**Exercise objective**
All of the material below is to be returned exactly.

**Raw data**
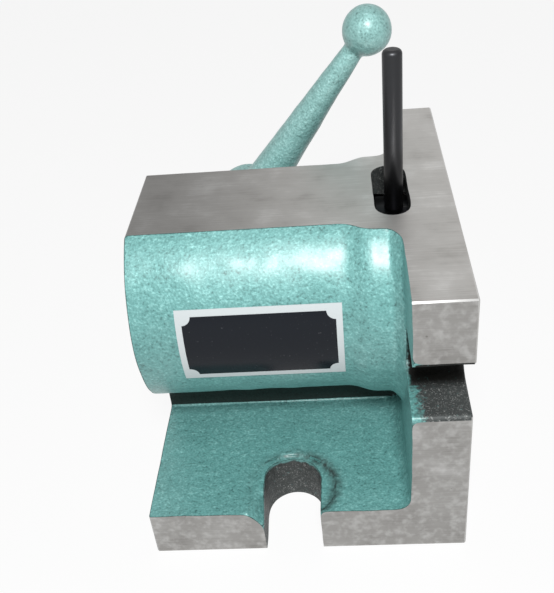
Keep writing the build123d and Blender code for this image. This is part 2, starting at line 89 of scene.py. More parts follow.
class Nodes:
    """Short hand for laying out the nodes of one material."""

    def __init__(self, name: str) -> None:
        """Start an empty material.

        Args:
            name: the material's name.
        """
        self.material = bpy.data.materials.new(name)
        self.material.use_nodes = True
        self.tree = self.material.node_tree
        self.tree.nodes.clear()
        self.output = self.tree.nodes.new("ShaderNodeOutputMaterial")

    @classmethod
    def of_world(cls, world: bpy.types.World) -> "Nodes":
        """Start on the nodes of a world in place of a material's.

        Args:
            world: the world, with its nodes in use.

        Returns:
            The world's nodes, emptied but for an output.
        """
        nodes = cls.__new__(cls)
        nodes.tree = world.node_tree
        nodes.tree.nodes.clear()
        nodes.output = nodes.tree.nodes.new("ShaderNodeOutputWorld")
        return nodes

    def add(self, kind: str, inputs: dict | None = None, **settings: object) -> bpy.types.Node:
        """Add a node, set its own settings and feed its inputs.

        Args:
            kind: the node's type without its ShaderNode prefix.
            inputs: socket name or number to a socket or a plain value.
            settings: the node's own properties.

        Returns:
            The new node.
        """
        node = self.tree.nodes.new("ShaderNode" + kind)
        for key, value in settings.items():
            setattr(node, key, value)
        for key, value in (inputs or {}).items():
            if isinstance(value, bpy.types.NodeSocket):
                self.tree.links.new(value, node.inputs[key])
            else:
                node.inputs[key].default_value = value
        return node

    def math(self, operation: str, first: object, second: object = 0.0) -> bpy.types.NodeSocket:
        """Work out one number from one or two others."""
        return self.add("Math", {0: first, 1: second}, operation=operation).outputs[0]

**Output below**
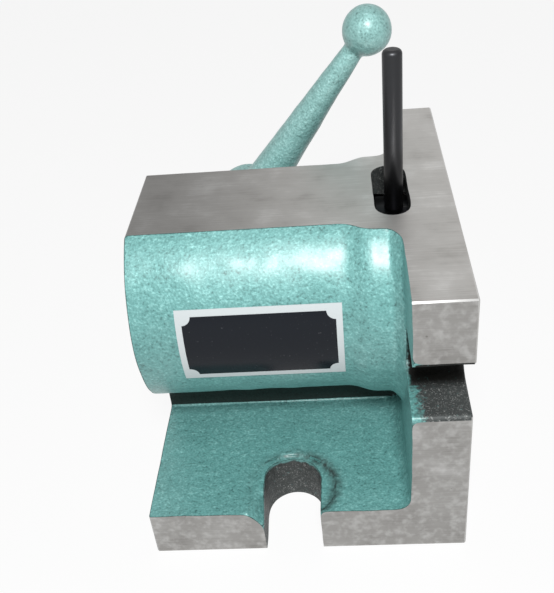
Keep writing the build123d and Blender code for this image. This is part 2, starting at line 89 of scene.py. More parts follow.
class Nodes:
    """Short hand for laying out the nodes of one material."""

    def __init__(self, name: str) -> None:
        """Start an empty material.

        Args:
            name: the material's name.
        """
        self.material = bpy.data.materials.new(name)
        self.material.use_nodes = True
        self.tree = self.material.node_tree
        self.tree.nodes.clear()
        self.output = self.tree.nodes.new("ShaderNodeOutputMaterial")

    @classmethod
    def of_world(cls, world: bpy.types.World) -> "Nodes":
        """Start on the nodes of a world in place of a material's.

        Args:
            world: the world, with its nodes in use.

        Returns:
            The world's nodes, emptied but for an output.
        """
        nodes = cls.__new__(cls)
        nodes.tree = world.node_tree
        nodes.tree.nodes.clear()
        nodes.output = nodes.tree.nodes.new("ShaderNodeOutputWorld")
        return nodes

    def add(self, kind: str, inputs: dict | None = None, **settings: object) -> bpy.types.Node:
        """Add a node, set its own settings and feed its inputs.

        Args:
            kind: the node's type without its ShaderNode prefix.
            inputs: socket name or number to a socket or a plain value.
            settings: the node's own properties.

        Returns:
            The new node.
        """
        node = self.tree.nodes.new("ShaderNode" + kind)
        for key, value in settings.items():
            setattr(node, key, value)
        for key, value in (inputs or {}).items():
            if isinstance(value, bpy.types.NodeSocket):
                self.tree.links.new(value, node.inputs[key])
            else:
                node.inputs[key].default_value = value
        return node

    def math(self, operation: str, first: object, second: object = 0.0) -> bpy.types.NodeSocket:
        """Work out one number from one or two others."""
        return self.add("Math", {0: first, 1: second}, operation=operation).outputs[0]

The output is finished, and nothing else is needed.